Lack of sufficient pre-registration checks is a critical reason why criminal elements get so many dummy entities registered with relative ease. As online registration is the first step for a participant in the automated sales tax system, it is only reasonable to expect that due attention is paid to build effective checks in the system. PRAL does not appear to have learned lessons from the ease with which dummy entities have been set up in the past. Moreover, Investigation & Intelligence kept suspect registered persons active long after their fraud was discovered. It needs to take up the matter with PRAL so that ways could be found to 'red flag' a suspect entity at the earliest possible stage in the fraud chain, thereby giving a timely warning to potential buyers.

The FTO finds that both PRAL and Investigation & Intelligence appear to have failed in devising an effective automated online system for registered sales tax persons. Complicity of rogue tax employees with outside criminal elements has not been ruled out.

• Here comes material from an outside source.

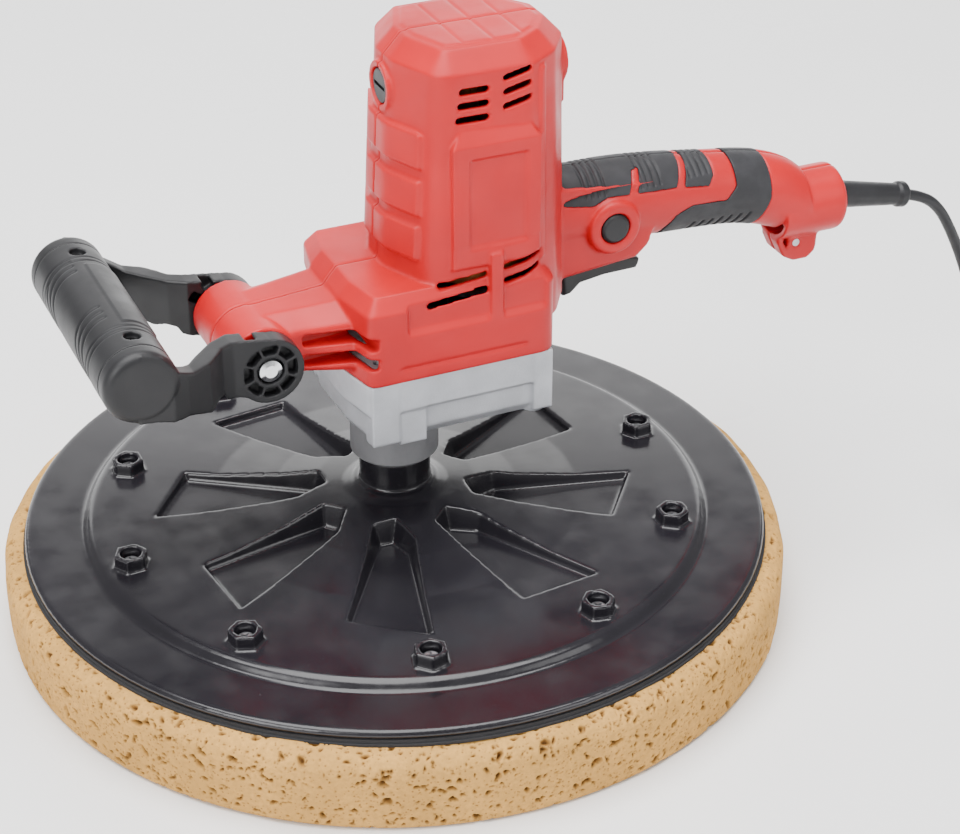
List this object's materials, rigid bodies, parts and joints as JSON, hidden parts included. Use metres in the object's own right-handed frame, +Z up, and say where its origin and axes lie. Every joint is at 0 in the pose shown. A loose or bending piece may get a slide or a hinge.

The complainant mentioned that a feature of the existing e-FBR Web Portal is the categorisation of registered sales tax persons as active and inactive. This categorisation is meant to act as a ready reckoner for the purchasers of goods to determine whether there were at any risk attached to making purchases from the registered sales tax persons listed as suppliers of goods. In other words, a person involved in issuance of fake invoices would have to be listed as inactive. In practice, however, the system does not work in such a manner as to be of any practical assistance to intending purchasers of goods. This is because many registered persons, who are known to have indulged in tax fraud, manage to remain listed as active taxpayers long after their fraudulent practices have been discovered. Resultantly, numerous innocent purchasers of goods end up interacting with them. By the time they discover that their sales tax payments are not getting deposited into the government account, it is often too late, expert said.

The complainant further pointed out that it is not a simple case of hacking into a system. The deliberate creation of dummy entities, for instance, illustrates that all this cannot happen without insider involvement.

According to the FTO decision, when confronted, both Pral and Investigation & Intelligence responded to the points raised by the complainant. PRAL emphasised the important role it had played in setting up a complex, electronic system to facilitate fraud-free transactions involving payment of sales tax. It claimed to have created the right tools to detect tax fraud within the e-FBR system. Downplaying the complainant's suspicions of Pral's involvement in aiding and abetting criminal elements in sales tax fraud, it was pointed out that PRAL was only a technology provider and a responder to departmental requirements by design, implementation and maintaining e-systems according to given specifications. It had no direct role in the day-to-day working of field formations. Investigation & Intelligence also did not provide any insight on how the fraud could have been perpetrated on such a scale without access to passwords, pin codes and user IDs that are created and maintained by Pral, they added.